A woman leans into another woman — perhaps to give a peck on the cheek, or to share a secret, under the elevated JMZ train.

Three small children hold hands as a fourth older child plays on his phone.

These are just some of the poetic photographs in Andre D. Wagner’s street portraiture, which he uses as a visual language to explore the American sociopolitical landscape in the 21st century.

For this documentation, the Bushwick-based street photographer has been awarded a grant of $25,000 from the Gordon Parks Foundation Fellowship to build on his body of work and utilize photography as a medium for examining themes of representation, social justice and community.

Untitled, Bushwick, Brooklyn, 2017 . Photo: Andre D. Wagner.

Untitled, Bushwick, Brooklyn, 2017. Photo: Andre D. Wagner.

The fellowship program, which was established in 2017, champions “individuals who are advancing Parks’ vision for social change through the arts and humanities.” The Foundation also named textile artist Bisa Butler and author and curator Nicole R. Fleetwood as its 2022 fellowship recipients. 

Andre D. Wagner. Photo: courtesy of Ike Edeani.
Andre D. Wagner. Photo: courtesy of Ike Edeani.

“Since my first encounter with Parks’s autobiography in 2010, I’ve considered myself a student of his work,” Wagner said.

Parks was a prolific and critically acclaimed photographer of the 20th century with a deep commitment to civil rights and social justice. Parks was also a distinguished composer, author and filmmaker.

“Over a decade later, I am honored to be awarded this fellowship by the Gordon Parks Foundation, which will provide me with the opportunity and resources to cultivate my own voice as an artist and photographer.”

Wagner, originally from Omaha, moved to Bushwick in 2011. His photos of the neighborhood and beyond, which have a uniquely fluid and authentically intimate quality, are shot entirely in black and white film. The images he produces often document today’s youth culture, the gentrification of his neighborhood, and explore themes of race, class and community in Brooklyn.

Wagner’s work includes a book of city photography called New City, Old Blues, published in 2020. The title originally referred to the racism he experienced coming from Nebraska to New York, but at the onset of the pandemic, the title took on a new meaning.

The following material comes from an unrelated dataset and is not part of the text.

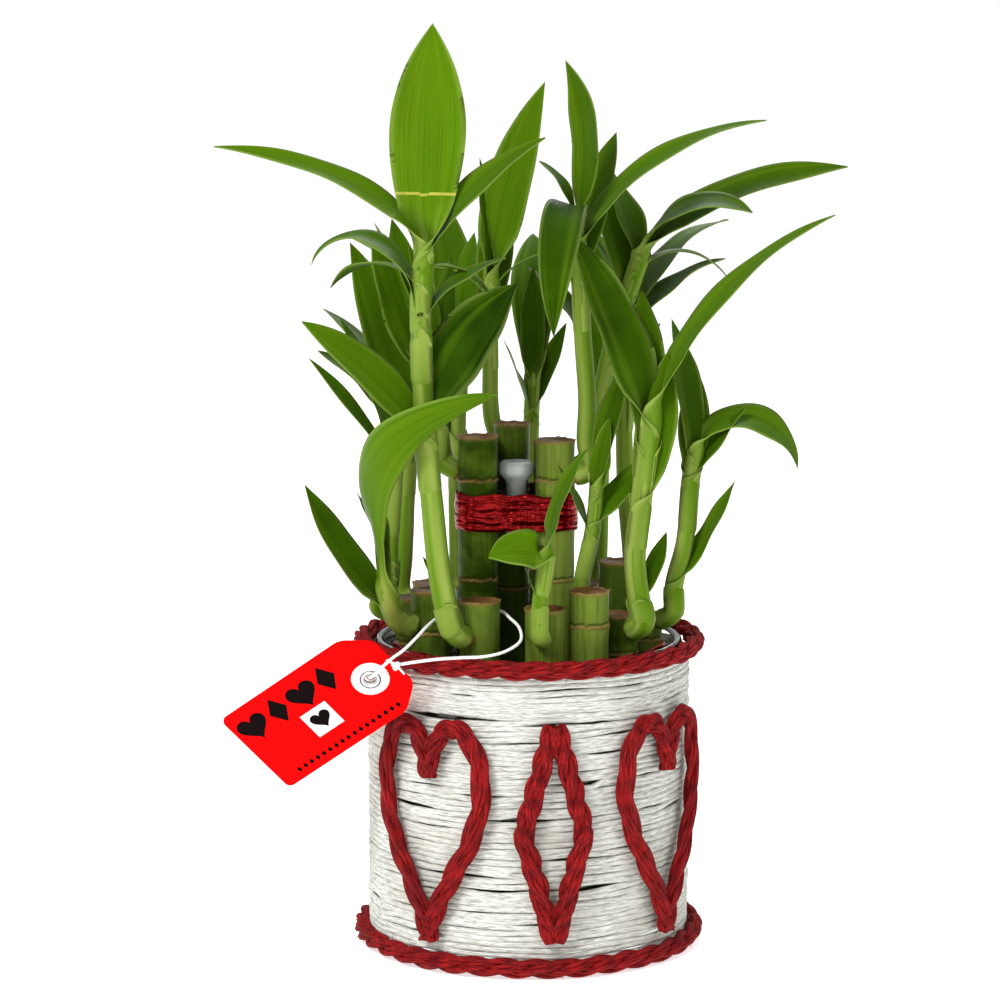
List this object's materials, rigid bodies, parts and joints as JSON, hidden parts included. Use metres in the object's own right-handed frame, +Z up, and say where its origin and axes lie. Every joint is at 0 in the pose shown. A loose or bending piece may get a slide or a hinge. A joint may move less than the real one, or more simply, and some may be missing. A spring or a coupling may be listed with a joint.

Wagner also shot exclusive, key images of the 2019 movie Queen and Slim, starring Lena Waithe.

This year’s fellowship announcement holds special significance with the addition of a fellowship honoring Genevieve Young, the former wife of Gordon Parks. Young, who was a celebrated book editor and member of the Foundation’s board, passed away in 2020.

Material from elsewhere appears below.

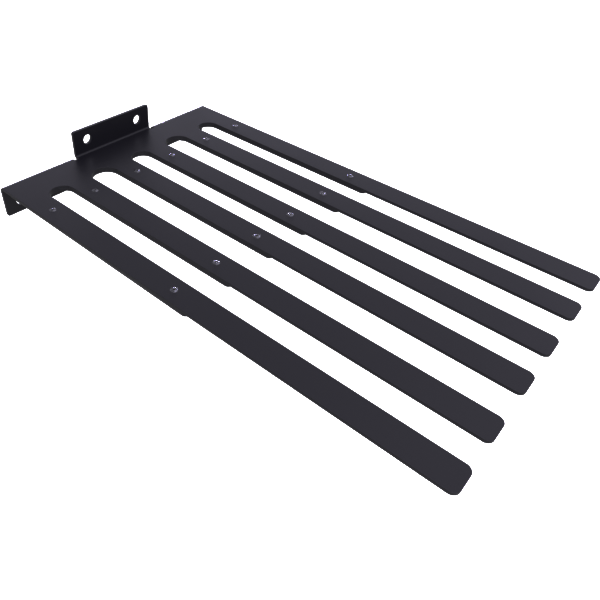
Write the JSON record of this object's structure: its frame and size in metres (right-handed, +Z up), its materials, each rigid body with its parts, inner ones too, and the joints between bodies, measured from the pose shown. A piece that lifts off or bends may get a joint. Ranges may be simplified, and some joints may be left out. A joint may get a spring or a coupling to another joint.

Nicole R. Fleetwood. Photo: provided.
Nicole R. Fleetwood. Photo: provided.

Fleetwood is the inaugural writing fellow and, in addition to being a writer, is a curator and a professor of Media, Culture, and Communication at New York University. Fleetwood’s research and writing have focused on representations of Blackness in art, performance and popular culture.

“We are proud to support the work of Bisa, Andre, and Nicole, who each carry Parks’s legacy forward through work that is innovative, inspirational, and critical at this moment,” Peter W. Kunhardt, Jr., executive director of The Gordon Parks Foundation, said.

“As we welcome the 2022 fellows and recognize their important work, we also reflect on the pioneering contributions of Genevieve Young, whose accomplishments in publishing and unwavering commitment to Gordon Parks’s legacy continue to resonate.” 

The fellowships culminate in an exhibition for both Wagner and Butler at the Gordon Parks Foundation Gallery in Pleasantville, New York.